I think you're wrong Vince. You don't have to grind 12 tables 10 hour a day to make money. You just have to play well WHEN you play.

We all pay rake. But luckily we all get some sort of rakeback too. Both directly and in terms like reeload-bonuses, overlays in tourneys, VIP gifts, free-rolls etc.

I play on Pokerstars and as a supernova I hav a "flat" rakeback of 28%. On top there's the weekly (+ monthly freeroll), occasional reload-bonuses, tourneys with overlay etc.

From what I know 1-2% of all poker players are long term winners.

Sean Lind 2009-07-29 17:25:00

I hear what you're saying, My thinking was flawed. I think it's mostly because I like to try and ignore the rake, since I have no choice but to put up with it if I want to play.

The calculation of the winners paying the rake is absolutely true, my bad.

vince 2009-07-29 03:38:00

RE: "In a single table sit and go you buy in for $11 ($10+1) and win $45 for first. Your ratio of rake to winnings it 45:1 or just better than 2%."

That's not the right way to look at it. The claim is that 1st place pays 50% of the prize pool. But the total buy-ins were $99, so 50% should be $49.50. But only 90% of this amount--$45--is actually paid.
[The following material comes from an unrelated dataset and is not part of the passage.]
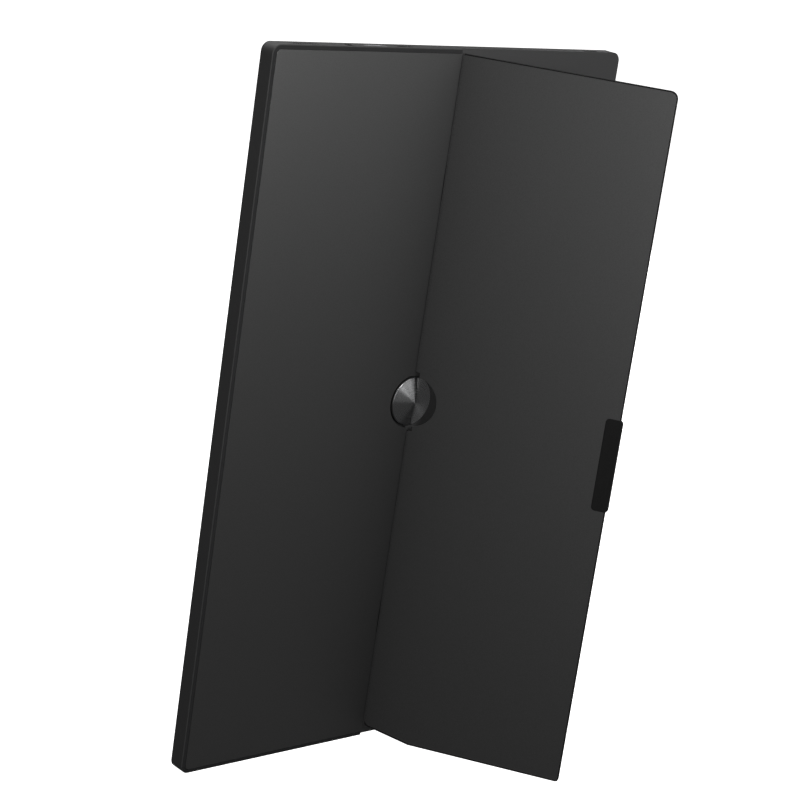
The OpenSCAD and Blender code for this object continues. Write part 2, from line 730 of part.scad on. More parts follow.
module main_board() {
    x0 = board_x0;
    x1 = board_x1;
    chip_at = board_at - 0.01;
    color(board_green) difference() {
        union() {
            plate(board_at, board_at + board_t) round_rect(x0, x1, board_z0, board_z1, 1.5);
            // controller, memory, power stage and the cable connector, on the front side
            plate(chip_at - 1.2, board_at + 0.01)
                translate([x0 + shield_x + 4, board_z0 + shield_z + 4])
                    square([shield_w - 8, shield_w - 8]);
            plate(chip_at - 1, board_at + 0.01) translate([x0 + 12, board_z0 + 38])
                square([8, 11]);
            for (k = [0:2]) plate(chip_at - 1.9, board_at + 0.01)
                translate([x0 + 14 + k * 12, board_z0 + 14]) square([7, 7]);
            for (k = [0:6]) plate(chip_at - 0.9, board_at + 0.01)
                translate([x0 + 12 + k * 6, board_z0 + 26]) square([3, 1.8]);
            plate(chip_at - 1, board_at + 0.01) translate([x0 + 1, cable_z - 7])
                square([4, 14]);
            plate(key_cable_at + cable_t, board_at + 0.01)
                translate([x0 + 2, key_cable_z - 3]) square([6, 6]);
        }
        for (p = board_points) post(p[0], p[1], screw_hole_r, board_at - 1, board_at + 2);
        // notch that lets the headphone jack sit in the board's edge
        plate(board_at - 1, board_at + 2) translate([edge_x - jack_from_edge - 3.3,
            body_h - wall - jack_deep - 0.3]) square([6.6, 2 * jack_deep]);
    }
}

// Folded can over the controller's side of the board, open towards the board
module board_shield() {
    x0 = board_x0 + shield_x;
    x1 = x0 + shield_w;
    z0 = board_z0 + shield_z;
    z1 = z0 + shield_w;
    color(steel) difference() {
        plate(board_at - 2, board_at - seat) round_rect(x0, x1, z0, z1, 1);
        plate(board_at - 1.8, board_at + 1) round_rect(x0 + 0.2, x1 - 0.2, z0 + 0.2, z1 - 0.2, 0.8);
        for (i = [0:2]) for (j = [0:2]) post(x0 + 6 + 5 * i, z0 + 6 + 5 * j, 0.7, board_at - 3,
            board_at - 1);
    }
}

// A stadium along Z, centred on the sockets' depth
module socket_stadium(x, l, w, z0, h) {
    translate([0, 0, z0]) linear_extrude(h) {
        for (s = [-1, 1]) translate([x + s * (l - w) / 2, depth(port_at)])
            circle(w / 2, $fn = 40);
        translate([x - (l - w) / 2, depth(port_at) - w / 2]) square([l - w, w]);
    }
}

module usb_c_socket() {
    x = edge_x - usb_from_edge;
    mouth = body_h - wall + 0.9;
    low = mouth - socket_deep;
    color(steel) {
        difference() {
            socket_stadium(x, usb_l, usb_h, low, socket_deep);
            socket_stadium(x, usb_l - 0.6, usb_h - 0.6, low + 1.2, socket_deep);
        }
        translate([x - 3.35, depth(port_at) - 0.35, low + 1]) cube([6.7, 0.7, socket_deep - 1.6]);
    }
}

module mini_video_socket() {
    x = edge_x - video_from_edge;
    mouth = body_h - wall + 0.9;
    half = video_l / 2;
    low = usb_h / 2;
    shell = [[-half, low], [half, low], [half, -0.3], [half - 1.6, -low], [-half + 1.6, -low],
        [-half, -0.3]];
    hollow = [[-half + 0.35, low - 0.35], [half - 0.35, low - 0.35], [half - 0.35, -0.15],
        [half - 1.75, -low + 0.35], [-half + 1.75, -low + 0.35], [-half + 0.35, -0.15]];
    color(steel) translate([x, depth(port_at), mouth - socket_deep]) {
        difference() {
            linear_extrude(socket_deep) polygon(shell);
            translate([0, 0, 1.2]) linear_extrude(socket_deep) polygon(hollow);
        }
        translate([-4, -0.2, 1]) cube([8, 0.6, socket_deep - 2]);
    }
}

module audio_jack() {
    x = edge_x - jack_from_edge;
    face = body_h - wall - seat;
    color(rubber_black) difference() {
        translate([x - 3.1, depth(port_at) - jack_bore_r - jack_wall, face - jack_deep])
            cube([6.2, 2 * (jack_bore_r + jack_wall), jack_deep]);
        translate([x, depth(port_at), face - jack_deep + 1])
            cylinder(r = jack_bore_r, h = jack_deep, $fn = 48);
    }
}

// Flat speaker box that fires through the short wall
module speaker(low_z) {
    mid = [(speaker_x0 + speaker_x1) / 2, low_z + speaker_l / 2];
    top_at = panel_inner_at - 1.1;
    color(rubber_black) difference() {
        union() {
            plate(chassis_back + 0.1, top_at) round_rect(speaker_x0, speaker_x1, low_z,
                low_z + speaker_l, 2.5);
            post(mid[0], mid[1], speaker_cone_r + 1, top_at - 0.1, top_at + 0.5);
        }
        post(mid[0], mid[1], speaker_cone_r, top_at + 0.2, top_at + 1);
    }
}
module upper_speaker() { speaker(body_h - wall - 0.3 - speaker_l); }
module lower_speaker() { speaker(wall + 0.3); }

// Perforated insert in the short wall, in three staggered rows
module grille(z0) {
    hole_r = 0.45;
    pitch = 1.35;
    cols = floor((grille_l - 1.5) / pitch);
    color(housing_grey) difference() {
        translate([edge_x - grille_from_edge - grille_l / 2, depth(port_at) - grille_w / 2, z0])
            cube([grille_l, grille_w, grille_t]);
        for (row = [-1:1]) for (i = [0:cols - 1 - abs(row)])
            translate([edge_x - grille_from_edge + (i - (cols - 1 - abs(row)) / 2) * pitch,
                depth(port_at) + row * 1.15, z0 - 1]) cylinder(r = hole_r, h = grille_t + 2, $fn = 14);
    }
}
module upper_grille() { grille(body_h - 0.1 - grille_t); }
module lower_grille() { grille(0.1); }

// ---------- power key ----------

key_top = body_h + 0.05;
switch_top = body_h - wall - 3.2;
plunger_r = 0.8;
plunger_out = 0.8;
module power_key() {
    flange = 0.9;
    color(rubber_black) {
        translate([0, 0, body_h - wall - 0.3]) linear_extrude(key_top - body_h + wall + 0.3) {
            for (s = [-1, 1]) translate([key_x + s * (key_l - key_w) / 2, depth(port_at)])
                circle(key_w / 2, $fn = 40);
            translate([key_x - (key_l - key_w) / 2, depth(port_at) - key_w / 2])
                square([key_l - key_w, key_w]);
        }
        translate([key_x - key_l / 2 - 0.8, depth(port_at) - key_w / 2 - 0.3,
            body_h - wall - 0.1 - flange]) cube([key_l + 1.6, key_w + 0.6, flange]);
        translate([key_x, depth(port_at), switch_top + plunger_out])
            cylinder(r = 1, h = body_h - wall - flange - switch_top - plunger_out, $fn = 32);
    }
}

module key_switch() {
    color(steel) difference() {
        translate([key_x - 3, depth(port_at) - 1.1, switch_top - 3.4]) cube([6, 2.2, 3.4]);
        translate([key_x, depth(port_at), switch_top - 0.9 - key_travel])
            cylinder(r = plunger_r + 0.08, h = 3, $fn = 32);
    }
}

module switch_plunger() {
    color("white") translate([key_x, depth(port_at), switch_top - 0.7])
        cylinder(r = plunger_r, h = 0.7 + plunger_out, $fn = 32);
}

// Small board behind the key's switch, with the connector of its cable
key_board_at = port_at + 1.1;
module key_board() {
    color(board_green) {
        plate(key_board_at, floor_at - seat) round_rect(key_x - 7, key_x + 7,
            key_cable_z - 3, switch_top + 1, 1);
        plate(key_cable_at + cable_t, key_board_at + 0.01)
            translate([key_x + 1, key_cable_z - 2.5]) square([5, 5]);
    }
}

// Flat cable from the main board, over the beam and down to the drive board
module display_cable() {
    run_t = beam_back + 0.35;
    x_board = board_x0 + 3;
    x_turn = driver_x1 - driver_w + 5;
    up_t = board_at - 1.01 - cable_t;
    down_t = driver_at + driver_t + 0.05;
    route = [[x_board, up_t], [board_x0 - 4, up_t], [board_x0 - 7, run_t], [x_turn + 2, run_t],
        [x_turn - 1, down_t + 0.1], [x_turn - 4, down_t + 0.1]];
    outline = concat([for (p = route) [p[0], depth(p[1])]],
        [for (i = [len(route) - 1:-1:0]) [route[i][0] + (i == 4 ? 0.15 : 0),
            depth(route[i][1]) + cable_t]]);
    color("orange") translate([0, 0, cable_z - cable_w / 2]) linear_extrude(cable_w) polygon(outline);
}

module key_cable() {
    color("orange") plate(key_cable_at, key_cable_at + cable_t)
        translate([key_x + 1.5, key_cable_z - 2]) square([board_x0 + 7 - key_x - 1.5, 4]);
}

// ---------- flap ----------

// Outline of the closed flap, drawn inwards by e from its outer edge
module flap_outline(e) {
    x0 = free_x + e;
    x1 = hinge_x - e;
    z0 = flap_low_gap + e;
    z1 = body_h - flap_high_gap - e;
    big = max(free_corner_r - e, 0.3);
    small = max(1.7 - e, 0.3);
    turn = 3;
    slope = atan(corner_cut_h / corner_cut_w);
    difference() {
        polygon(concat(arc(x0 + small, z0 + small, small, 180, 270),
            [[x1 - corner_cut_w, z0]],
            arc(x1 - turn, z0 + corner_cut_h + turn * (1 / cos(slope) - tan(slope)), turn,
                270 + slope, 360),
            arc(x1 - 0.6, z1 - 0.6, 0.6, 0, 90, 4),
            arc(x0 + big, z1 - big, big, 90, 180)));
        translate([hinge_x, hub_z]) circle(hub_r + hub_clear + e / 2, $fn = 96);
        translate([hinge_x - hub_notch_w - e, hub_z - hub_r - hub_clear - hub_notch_h - e])
            square([hub_notch_w + 9, 2 * (hub_r + hub_clear + hub_notch_h + e)]);
    }
}

module grip_outline(grow) {
    round_rect(free_x - grip_proud - grow, free_x - grip_proud + grip_w + grow,
        grip_z - grip_h / 2 - grow, grip_z + grip_h / 2 + grow, 1.4 + grow);
}

module flap_liner() {
    color(housing_grey) at_rest_pose() difference() {
        union() {
            plate(flap_under, flap_under + flap_floor_t) flap_outline(0);
            plate(flap_under + 0.3, back_t - 0.1) difference() {
                flap_outline(0);
                flap_outline(flap_rim);
            }
        }
        plate(flap_under - 1, back_t + 1) grip_outline(0.05);
        // pockets of the two hinge leaves, open to the skin where the leaves turn in
        for (z = hinge_zs) {
            plate(flap_under - 1, leaf_plate_at + plate_t + seat)
                translate([leaf_plate_x - leaf_plate_w - 0.1, z - block_w / 2 - 0.1])
                    square([leaf_plate_w + 0.7, block_w + 0.2]);
            plate(flap_under - 1, back_t - flap_skin_t) translate([hinge_x - leaf_out - 0.3,
                z - block_w / 2 - 0.1]) square([leaf_out - leaf_r + 1.1, block_w + 0.2]);
            for (p = leaf_points(z)) post(p[0], p[1], 0.75, flap_under, leaf_screw_end);
        }
    }
}

module flap_skin() {
    color(panel_grey) at_rest_pose() difference() {
        plate(flap_skin_at, back_t) flap_outline(flap_rim + 0.04);
        plate(flap_skin_at - 1, back_t + 1) grip_outline(0.05);
    }
}

module flap_grip() {
    rise = 0.35;
    color(rubber_black) at_rest_pose() rimmed_slab(free_x - grip_proud,
        free_x - grip_proud + grip_w, grip_z - grip_h / 2, grip_z + grip_h / 2, 1.4,
        [[0.5, flap_under + 0.02], [0, flap_under + 0.5], [0, back_t + rise - 0.4],
        [0.4, back_t + rise]]);
}

// ---------- fasteners ----------

module chassis_screws() {
    seat_at = chassis_at + head_t - 0.01;
    color(steel) for (p = chassis_points)
        front_screw(p[0], p[1], seat_at, boss_hole_end - 0.2 - seat_at);
}

module board_screws() {
    color(steel) for (p = board_points) back_screw(p[0], p[1], board_at + board_t + 0.01, 2.5);
}

module hinge_screws() {
    color(steel) for (p = hinge_points) front_screw(p[0], p[1], beam_at - 0.01, 1.7);
}

module flap_screws() {
    color(steel) at_rest_pose() for (z = hinge_zs) for (p = leaf_points(z)) {
        post(p[0], p[1], 0.75, leaf_plate_at, leaf_screw_end);
    }
}

front_bezel();
lcd_cell();
film_stack();
light_guide();
reflector_sheet();
led_bar();
panel_tray();
driver_board();
driver_flexes();
chassis_plate();
rear_housing();
fixed_panel();
panel_plate();
hinge_beam();
upper_hinge_block();
upper_hinge_core();
upper_friction_strip();
upper_hinge_leaf();
lower_hinge_block();
lower_hinge_core();
lower_friction_strip();
lower_hinge_leaf();
main_board();
board_shield();
usb_c_socket();
mini_video_socket();
audio_jack();
upper_speaker();
lower_speaker();
upper_grille();
lower_grille();
power_key();
key_board();
key_switch();
switch_plunger();
display_cable();
key_cable();
hub_seat();
hub_cap();
hub_screw();
flap_liner();
flap_skin();
flap_grip();
chassis_screws();
board_screws();
hinge_screws();
flap_screws();
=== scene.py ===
"""Slim portable monitor that stands on its half-width back flap: parts, finishes, light, camera."""
import json
import math

import bmesh
import bpy
from mathutils import Matrix, Vector

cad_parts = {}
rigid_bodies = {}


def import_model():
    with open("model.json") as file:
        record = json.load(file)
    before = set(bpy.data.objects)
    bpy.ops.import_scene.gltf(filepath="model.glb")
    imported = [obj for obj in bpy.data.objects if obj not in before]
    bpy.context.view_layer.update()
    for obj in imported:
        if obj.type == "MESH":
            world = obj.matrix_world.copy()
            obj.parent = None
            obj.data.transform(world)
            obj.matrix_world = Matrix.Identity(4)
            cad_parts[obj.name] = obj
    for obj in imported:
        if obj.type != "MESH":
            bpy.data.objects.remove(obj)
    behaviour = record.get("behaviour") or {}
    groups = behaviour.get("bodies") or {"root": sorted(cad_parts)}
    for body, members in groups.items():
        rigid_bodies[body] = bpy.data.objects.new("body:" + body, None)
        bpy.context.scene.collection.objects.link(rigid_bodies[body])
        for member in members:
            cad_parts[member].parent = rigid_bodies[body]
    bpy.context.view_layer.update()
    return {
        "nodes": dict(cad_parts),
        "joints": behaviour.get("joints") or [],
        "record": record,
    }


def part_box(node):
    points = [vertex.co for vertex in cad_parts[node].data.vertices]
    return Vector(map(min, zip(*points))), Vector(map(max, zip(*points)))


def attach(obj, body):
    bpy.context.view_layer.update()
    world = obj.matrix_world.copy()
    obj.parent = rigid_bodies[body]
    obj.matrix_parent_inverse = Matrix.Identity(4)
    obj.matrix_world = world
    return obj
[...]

The 1st place finisher is paying 10% of his 50% prize to the rake, not 2%.

RE: "The total table pays 10% rake versus prizepool, but the losers subsidize the rake of the winners."

This is wrong. The losers lose exactly what they're supposed to: 100% of their buy-in. They're not subsidizing anything. It's the winners who are paying all of the rake due to the reduction in the prize pool from $99 to $90.

It's no different than a cash game where you only pay rake when you win--the rake comes out of the pot and reduces your winnings. This is a fundamental truth of all gambling--whether poker or craps or slot machines--you only pay rake when you win.

(Sorry, dave, there's no way you're sustaining an 80-100% win rate at $20 HU NLHE. Or, you're the best player in the world that no one's ever heard of).

Sean Lind 2009-07-28 17:41:00

Vince:

In a single table sit and go you buy in for $11 ($10+1) and win $45 for first. Your ratio of rake to winnings it 45:1 or just better than 2%.

The total table pays 10% rake versus prizepool, but the losers subsidize the rake of the winners.

The larger the tournament, the lower the % of the rake becomes.

I hear what you're saying, and it's true that if you were a break even player the rake would break you.The answer for beating the rake is not long hours (since the more time you put in, the more rake you end up paying), it's quality over quantity. You need to make your sessions count.

dave 2009-07-27 23:47:00

Vince i think your missing the point that people don't win 1st through 9th the players that make money online are alot better than that.

Every night i play 10 $20+$2 heads up sit n gos and every night i average 8/10 wins meaning i have spent $220 including the rake but won $320 giving me a profit of $100 i multi-table so this takes me around 35mins to win that - now imagine i was doing this all day or if i was playing alot higher stakes the profit would be even greater.